The goal was to restore and purify England, not necessarily to reject it. And so, by resisting something like the culture of Christmas, they’re trying to set an example of what English society could look like if it were properly committed to true Christian principle.

“The Massachusetts General Court actually outlawed Christmas. It became a criminal offense in 1659 through 1681 to observe Christmas.”

GAZETTE: By the mid-1800s, the Christmas Resistance, as it were, had largely faded. What happened?

HOLLAND: The Puritan governance of New England had waned. By the early 1700s, you do have more religious diversity. You also get a form of Christmas emerging that is less Elizabethan riotousness and more reverent, more sedate.

And so, as Christmas itself transforms into a more socially respectable, more religiously acceptable form, and as society itself diversifies and liberalizes away from those early Puritan commitments, it creates this convergence of forces that allow for a gradual introduction of Christmas observance into the regular cadence of New England life.

Even then, up through the end of the 1700s and into the early 1800s, it’s a very modest affair, something that looks more like Thanksgiving than a modern Christmas, with a little extra food and families gathering.

We start to see people writing music specifically for Christmas in the last couple of decades of the 1700s; calendars and almanacs begin to consistently designate Christmas Day.
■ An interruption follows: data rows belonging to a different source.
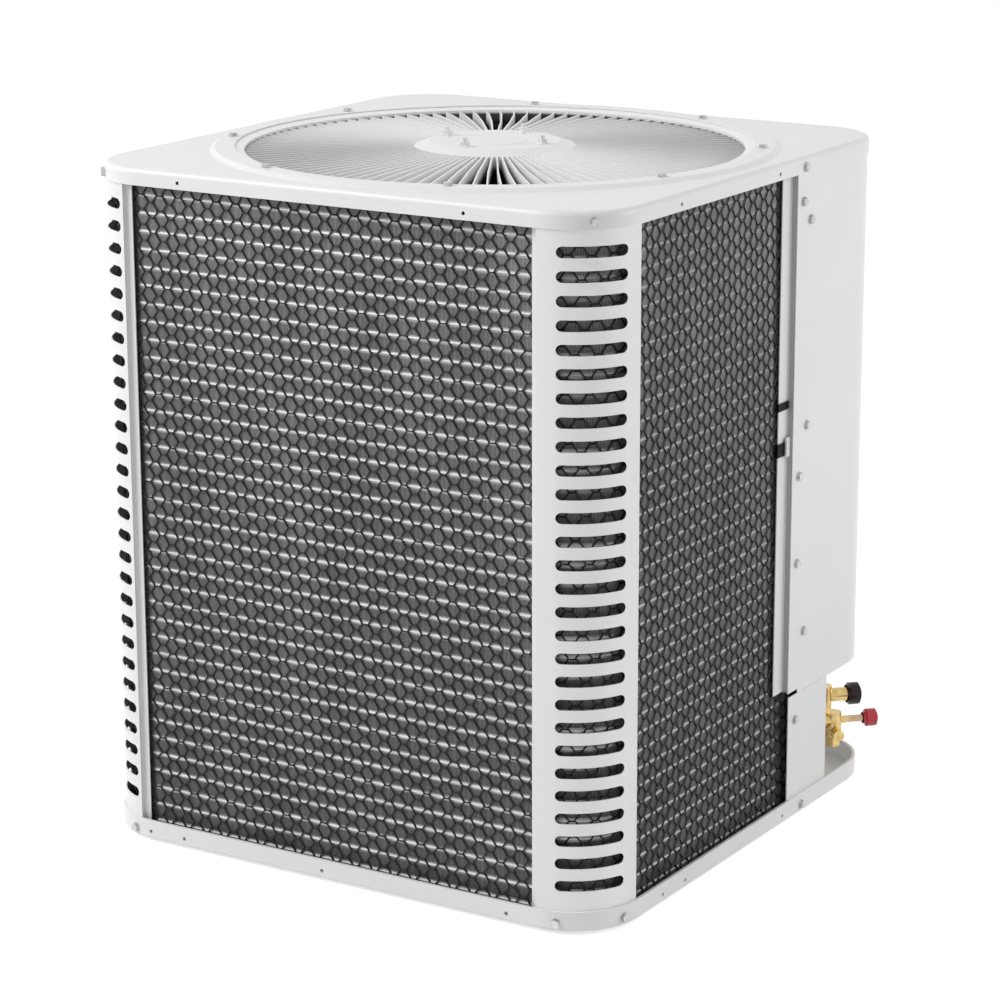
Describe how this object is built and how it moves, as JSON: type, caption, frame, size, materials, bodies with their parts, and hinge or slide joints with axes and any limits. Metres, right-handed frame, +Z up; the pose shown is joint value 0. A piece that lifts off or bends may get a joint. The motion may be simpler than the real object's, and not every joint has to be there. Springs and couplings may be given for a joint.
{
  "type": "outdoor condensing unit",
  "caption": "Top-discharge outdoor condensing unit: square cabinet with slotted corner posts, a wrapped coil behind a net, a radial fan guard and capped service valves.",
  "frame": {"origin": "on the floor under the fan axis, at the centre of the four anchor holes", "axes": "+Z up along the fan axis; the front is -Y; the service valves are at the +X +Y corner"},
  "size_m": [0.6559, 0.6561, 0.753],
  "materials": {
    "white_paint": "satin",
    "galvanised": "satin",
    "screw_steel": "satin",
    "fin_aluminium": "satin",
    "black_paint": "gloss",
    "copper": "satin",
    "brass": "satin",
    "black_plastic": "matte",
    "white_plastic": "matte",
    "red_plastic": "matte",
    "rubber": "matte"
  },
  "bodies": {
    "cabinet": {"accumulator": "black_paint", "accumulator_band": "galvanised", "base_pan": "white_paint", "capacitor": "fin_aluminium", "capacitor_strap": "galvanised", "coil_end_plate_back": "galvanised", "coil_end_plate_right": "galvanised", "coil_fins": "fin_aluminium", "coil_net": "black_plastic", "compressor": "black_paint", "compressor_base": "galvanised", "compressor_bolts": "screw_steel", "compressor_grommets": "rubber", "compressor_terminal_cover": "black_plastic", "condensate_line": "copper", "contactor": "black_plastic", "control_box": "galvanised", "corner_post_back": "white_paint", "corner_post_front": "white_paint", "corner_post_left": "white_paint", "cover_screws": "screw_steel", "discharge_line": "copper", "fan_guard": "white_paint", "fan_motor": "black_paint", "fan_orifice": "galvanised", "filter_drier": "copper", "guard_screws": "screw_steel", "guard_stiffener": "galvanised", "hub_cover": "white_paint", "liquid_line": "copper", "liquid_valve": "brass", "lower_panel": "white_paint", "motor_nuts": "screw_steel", "motor_studs": "screw_steel", "net_straps": "black_plastic", "panel_screws": "screw_steel", "return_bends_back": "copper", "return_bends_right": "copper", "rim_screws": "screw_steel", "service_cover": "white_paint", "service_post_back": "white_paint", "service_post_right": "white_paint", "skirt_screws": "screw_steel", "strap_clip": "white_plastic", "suction_line": "copper", "suction_valve": "brass", "terminal_block": "black_plastic", "top_cover": "white_paint"},
    "rotor": {"motor_shaft": "screw_steel", "fan_boss": "screw_steel", "fan_set_screw": "screw_steel", "fan_spider": "galvanised", "fan_blades": "fin_aluminium"},
    "suction_dust_cap": {"suction_dust_cap": "black_plastic"},
    "liquid_dust_cap": {"liquid_dust_cap": "red_plastic"},
    "suction_stem_cap": {"suction_stem_cap": "brass"},
    "liquid_stem_cap": {"liquid_stem_cap": "brass"},
    "suction_port_cap": {"suction_port_cap": "brass"},
    "liquid_port_cap": {"liquid_port_cap": "brass"},
    "contactor_plunger": {"contactor_plunger": "white_plastic"}
  },
  "joints": [
    {"name": "fan_spin", "type": "hinge", "parent": "cabinet", "child": "rotor", "pos_m": [0, 0, 0.6], "axis": [0, 0, 1], "continuous": true},
    {"name": "suction_cap_pull", "type": "slide", "parent": "cabinet", "child": "suction_dust_cap", "axis": [0.7071, 0.7071, 0], "range_m": [0, 0.03]},
    {"name": "liquid_cap_pull", "type": "slide", "parent": "cabinet", "child": "liquid_dust_cap", "axis": [0.7071, 0.7071, 0], "range_m": [0, 0.03]},
    {"name": "suction_stem_cap_turn", "type": "hinge", "parent": "cabinet", "child": "suction_stem_cap", "pos_m": [0.2588, 0.29416, 0.062], "axis": [0, 0, 1], "continuous": true},
    {"name": "liquid_stem_cap_turn", "type": "hinge", "parent": "cabinet", "child": "liquid_stem_cap", "pos_m": [0.29204, 0.25668, 0.043], "axis": [0, 0, 1], "continuous": true},
    {"name": "suction_port_cap_turn", "type": "hinge", "parent": "cabinet", "child": "suction_port_cap", "pos_m": [0.24607, 0.30688, 0.08], "axis": [-0.7071, 0.7071, 0], "continuous": true},
    {"name": "liquid_port_cap_turn", "type": "hinge", "parent": "cabinet", "child": "liquid_port_cap", "pos_m": [0.30335, 0.24537, 0.0555], "axis": [0.7071, -0.7071, 0], "continuous": true},
    {"name": "contactor_press", "type": "slide", "parent": "cabinet", "child": "contactor_plunger", "axis": [-0.7071, -0.7071, 0], "range_m": [0, 0.0035], "stiffness_N_per_m": 300, "springref_m": -0.002}
  ]
}
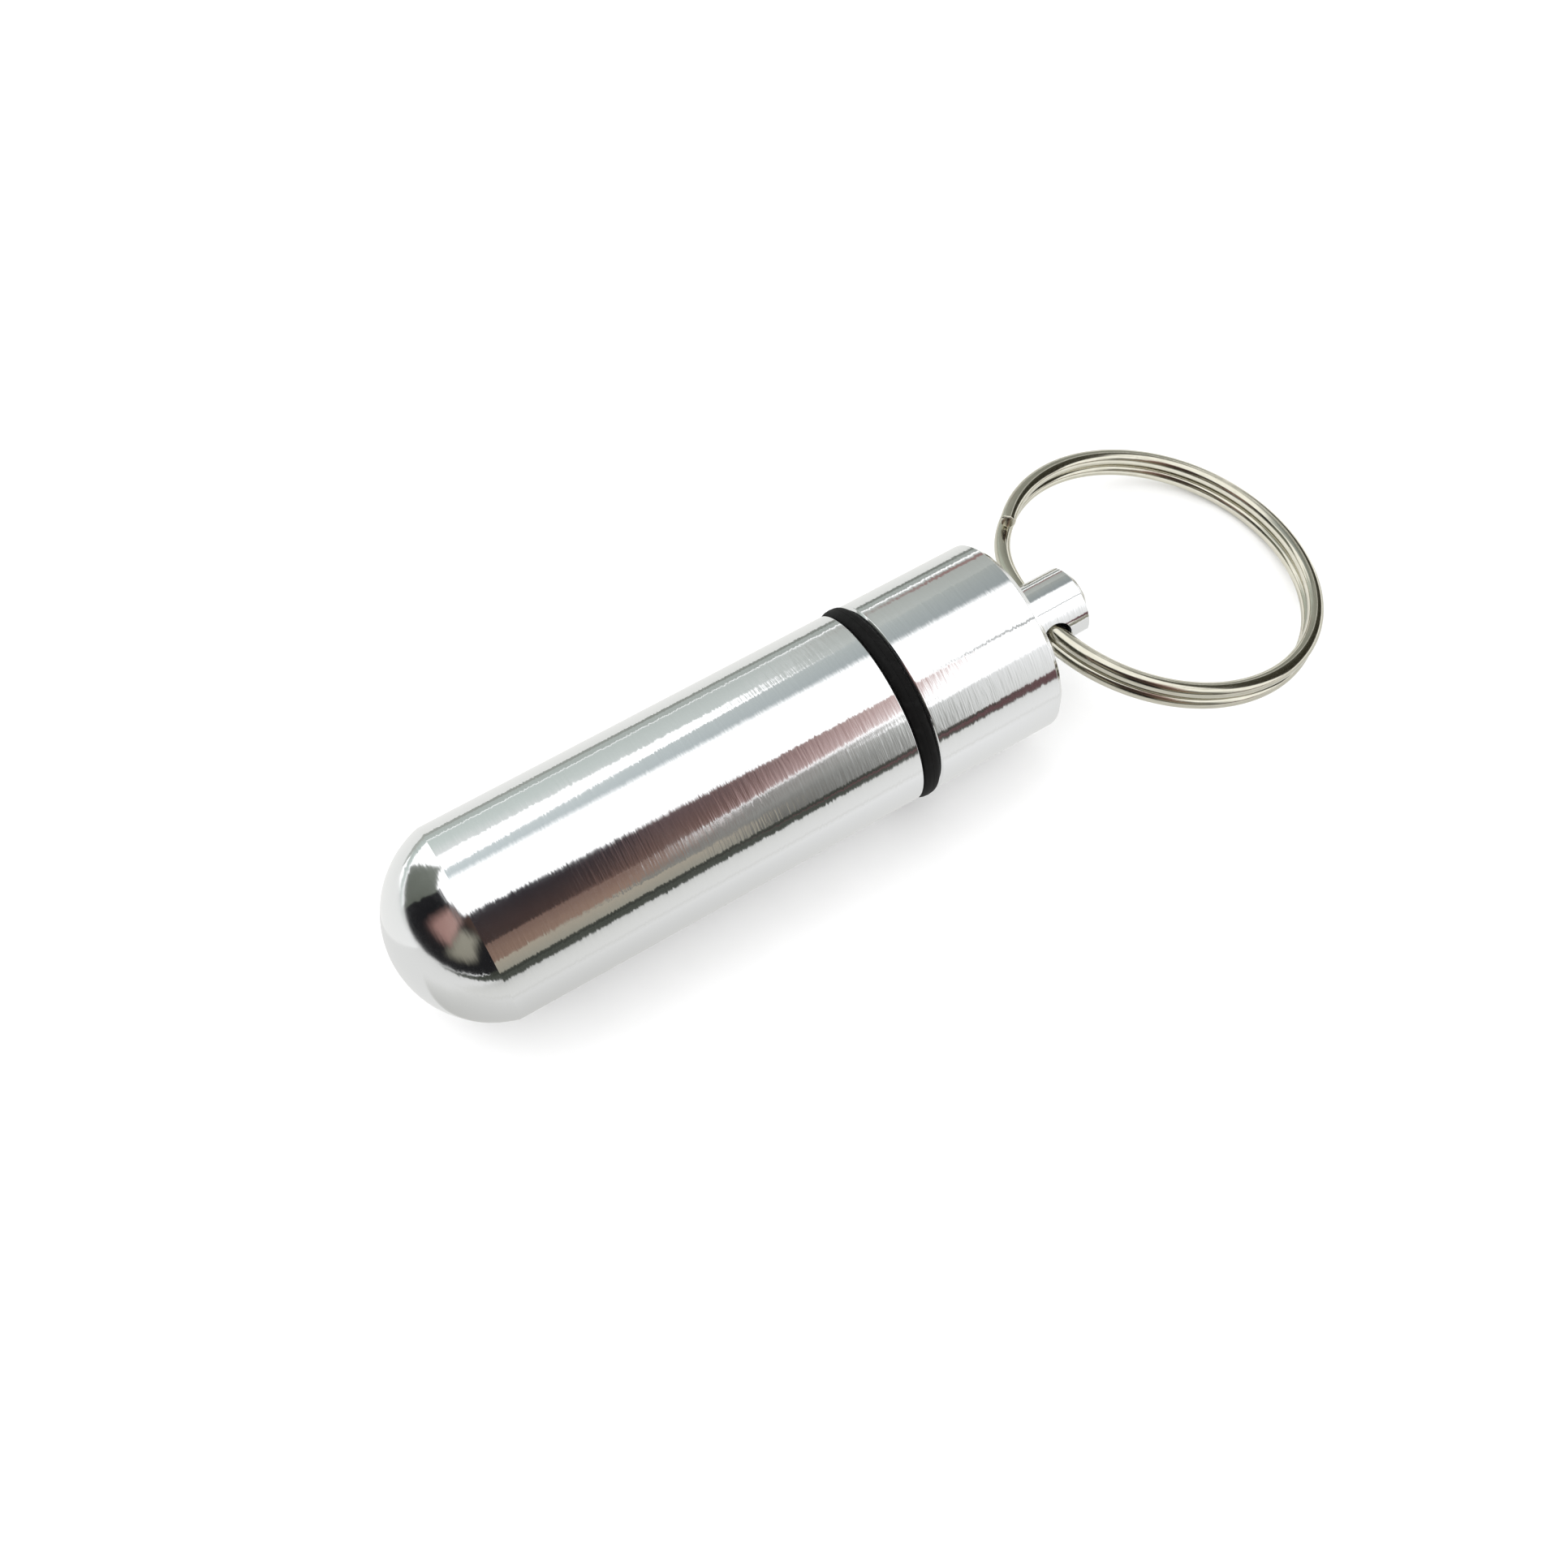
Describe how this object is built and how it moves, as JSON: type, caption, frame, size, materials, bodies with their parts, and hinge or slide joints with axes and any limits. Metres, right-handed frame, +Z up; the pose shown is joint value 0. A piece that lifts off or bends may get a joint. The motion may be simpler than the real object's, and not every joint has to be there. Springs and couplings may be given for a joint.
{
  "type": "pill fob keychain",
  "caption": "Capsule-shaped screw-top pill case of turned aluminium with a rubber seal, and a split key ring through a cross-drilled post on its cap.",
  "frame": {"origin": "middle of the object's box, on the surface that it lies on", "axes": "+X runs along the pill from the nose of the case to the split ring, +Z is up, away from the surface, and +Y completes the right-handed frame"},
  "size_m": [0.073, 0.0245, 0.0143],
  "materials": {
    "turned_aluminium": "fine turned and polished, bare metal",
    "black_rubber": "matt moulded rubber",
    "nickel_plated_steel": "bright nickel plate on flattened spring wire"
  },
  "bodies": {
    "case": {"case_body": "turned_aluminium"},
    "seal": {"o_ring": "black_rubber"},
    "cap": {"cap": "turned_aluminium"},
    "key_ring": {"split_ring": "nickel_plated_steel"}
  },
  "joints": [
    {"name": "cap_turn", "type": "hinge", "parent": "case", "child": "seal", "pos_m": [0.00009, 0, 0.00715], "axis": [1, 0, 0], "range_deg": [0, 2520]},
    {"name": "cap_rise", "type": "slide", "parent": "seal", "child": "cap", "axis": [1, 0, 0], "range_m": [0, 0.007]},
    {"name": "ring_swing", "type": "hinge", "parent": "cap", "child": "key_ring", "pos_m": [0.01324, 0, 0.00715], "axis": [0, 0.9877, -0.1564], "range_deg": [-160, 90]}
  ],
  "couplings": [
    {"joint": "cap_rise", "follows": "cap_turn", "m_per_rad": 0.00015915}
  ]
}
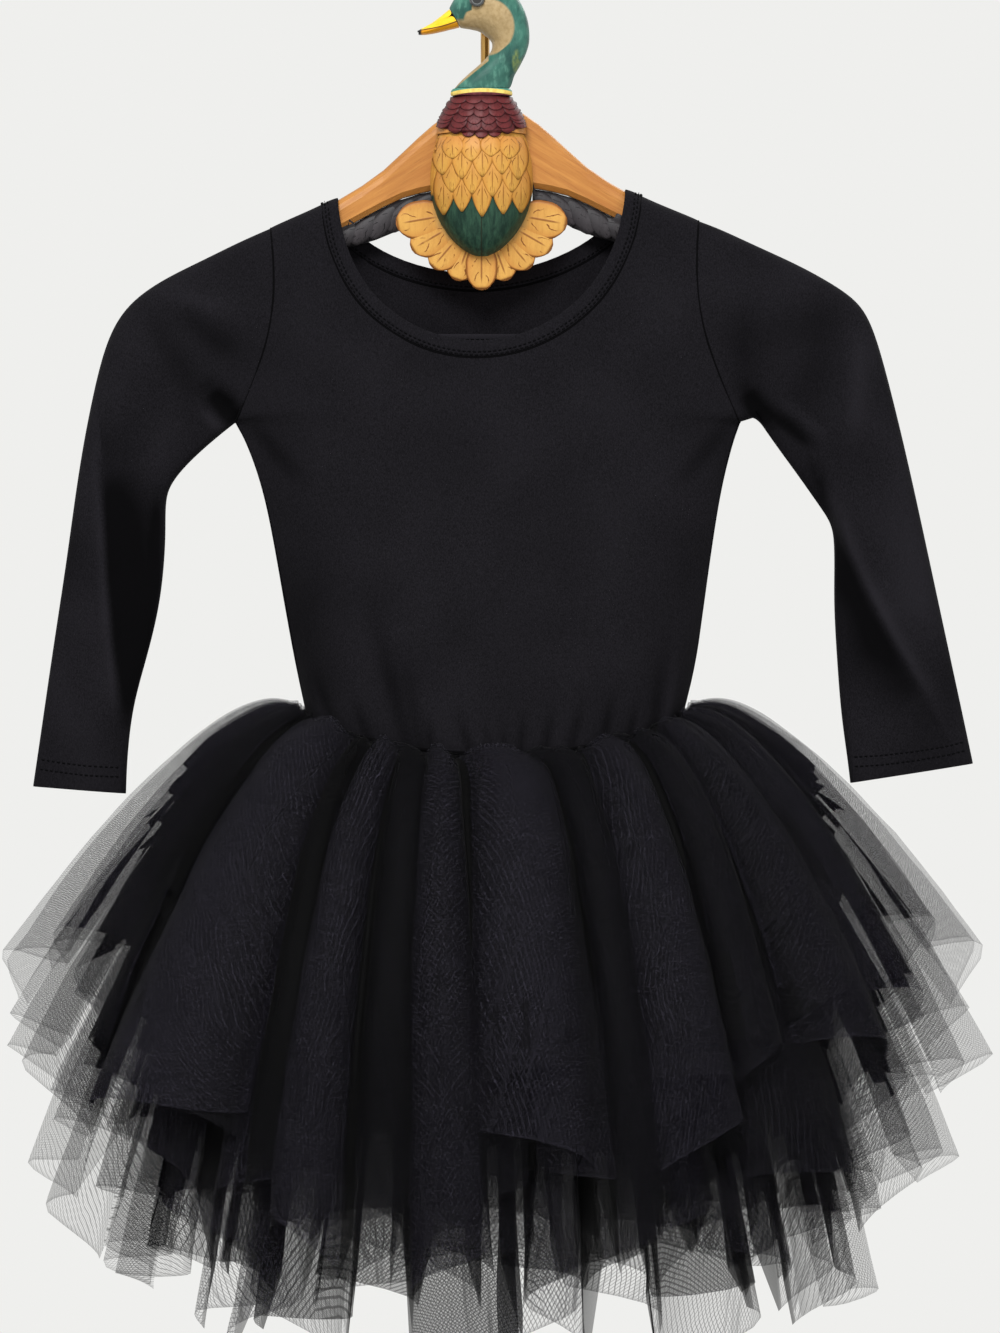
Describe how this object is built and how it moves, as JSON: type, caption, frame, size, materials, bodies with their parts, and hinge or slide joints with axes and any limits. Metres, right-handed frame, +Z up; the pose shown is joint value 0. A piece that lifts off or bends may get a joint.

So, these cultural markers show us that it is getting more and more acceptable, and that the practice looks more and more familiar to us as something other than Carnival.

And so, by the early 1800s, it’s a part of their sense of the season, but still not commercialized, not really the modern Christmas in the sense of nuclear family gathering in private in the morning and exchanging gifts. That’s still a way off. But it’s no longer this object of opposition that it had been 100 years earlier.